*What is asked*:
Pick out every line holding the string "joints" and copy it.

*Supplied data*:
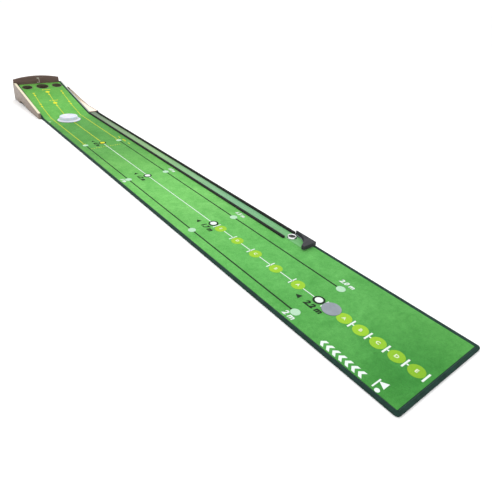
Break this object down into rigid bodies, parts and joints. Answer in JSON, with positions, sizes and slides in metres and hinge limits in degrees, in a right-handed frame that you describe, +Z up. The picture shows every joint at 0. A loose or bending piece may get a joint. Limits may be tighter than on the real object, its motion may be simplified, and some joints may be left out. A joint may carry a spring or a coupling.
{
  "type": "practice putting mat",
  "caption": "Long turf putting mat rising onto a wooden ramp with three cup holes, an arched backstop and a side track that rolls the ball back to the player.",
  "frame": {"origin": "on the floor, under the middle of the whole mat's length and width", "axes": "+Y from the player's end towards the holes, +X to the player's right, +Z up"},
  "size_m": [0.346, 3, 0.149],
  "materials": {
    "panel_wood": "satin lacquered ash, stained taupe, pale eased edges",
    "backstop_wood": "satin walnut",
    "deck_plywood": "sanded plywood",
    "inner_beech": "raw beech",
    "grey_board": "matt grey painted board",
    "turf": "short putting pile",
    "backing_rubber": "matt foam rubber",
    "binding_tape": "woven tape",
    "black_rubber": "matt",
    "track_film": "ribbed translucent",
    "frosted_plastic": "frosted",
    "cup_plastic": "satin moulded",
    "chrome_ring": "polished",
    "charcoal_rubber": "matt moulded",
    "grey_rubber": "matt",
    "screw_steel": "zinc plated",
    "hook_tape": "hook and loop tape"
  },
  "bodies": {
    "base": {"left_side_panel": "panel_wood", "right_side_panel": "panel_wood", "backstop_board": "backstop_wood", "chute_end_block": "backstop_wood", "ramp_deck": "deck_plywood", "chute_floor": "deck_plywood", "front_cross_rail": "inner_beech", "middle_cross_rail": "inner_beech", "dowel_1": "inner_beech", "dowel_2": "inner_beech", "ball_tray": "inner_beech", "tray_front_wall": "inner_beech", "chute_floor_bearer_1": "inner_beech", "chute_floor_bearer_2": "inner_beech", "chute_inner_wall": "grey_board", "putting_turf": "turf", "ramp_turf": "turf", "hole_turf": "turf", "rubber_backing": "backing_rubber", "ramp_backing": "backing_rubber", "left_front_foot": "backing_rubber", "left_back_foot": "backing_rubber", "right_front_foot": "backing_rubber", "right_back_foot": "backing_rubber", "notch_pad": "backing_rubber", "edge_binding": "binding_tape", "ramp_edge_binding": "binding_tape", "ramp_left_binding": "binding_tape", "inner_rail": "black_rubber", "outer_rail": "black_rubber", "ball_rest_pad": "black_rubber", "track_film": "track_film", "left_cup_ring": "cup_plastic", "centre_cup_ring": "cup_plastic", "right_cup_ring": "cup_plastic", "ball_rest_ring": "chrome_ring", "backstop_screw_1": "screw_steel", "backstop_screw_2": "screw_steel", "backstop_screw_3": "screw_steel", "backstop_screw_4": "screw_steel", "hook_tape_1": "hook_tape", "hook_tape_2": "hook_tape"},
    "target": {"target_cup": "frosted_plastic", "target_grip_ring": "grey_rubber"},
    "spot_disc": {"ball_spot_disc": "grey_rubber"},
    "ball_stop": {"ball_stop": "charcoal_rubber", "ball_stop_grip_pad": "grey_rubber"}
  },
  "joints": [
    {"name": "target_lift", "type": "slide", "parent": "base", "child": "target", "axis": [0, 0, 1], "range_m": [0, 0.2]},
    {"name": "spot_disc_lift", "type": "slide", "parent": "base", "child": "spot_disc", "axis": [0, 0, 1], "range_m": [0, 0.1]},
    {"name": "ball_stop_lift", "type": "slide", "parent": "base", "child": "ball_stop", "axis": [0, 0, 1], "range_m": [0, 0.1]}
  ]
}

*Answer to the problem*:
Break this object down into rigid bodies, parts and joints. Answer in JSON, with positions, sizes and slides in metres and hinge limits in degrees, in a right-handed frame that you describe, +Z up. The picture shows every joint at 0. A loose or bending piece may get a joint. Limits may be tighter than on the real object, its motion may be simplified, and some joints may be left out. A joint may carry a spring or a coupling.
  "joints": [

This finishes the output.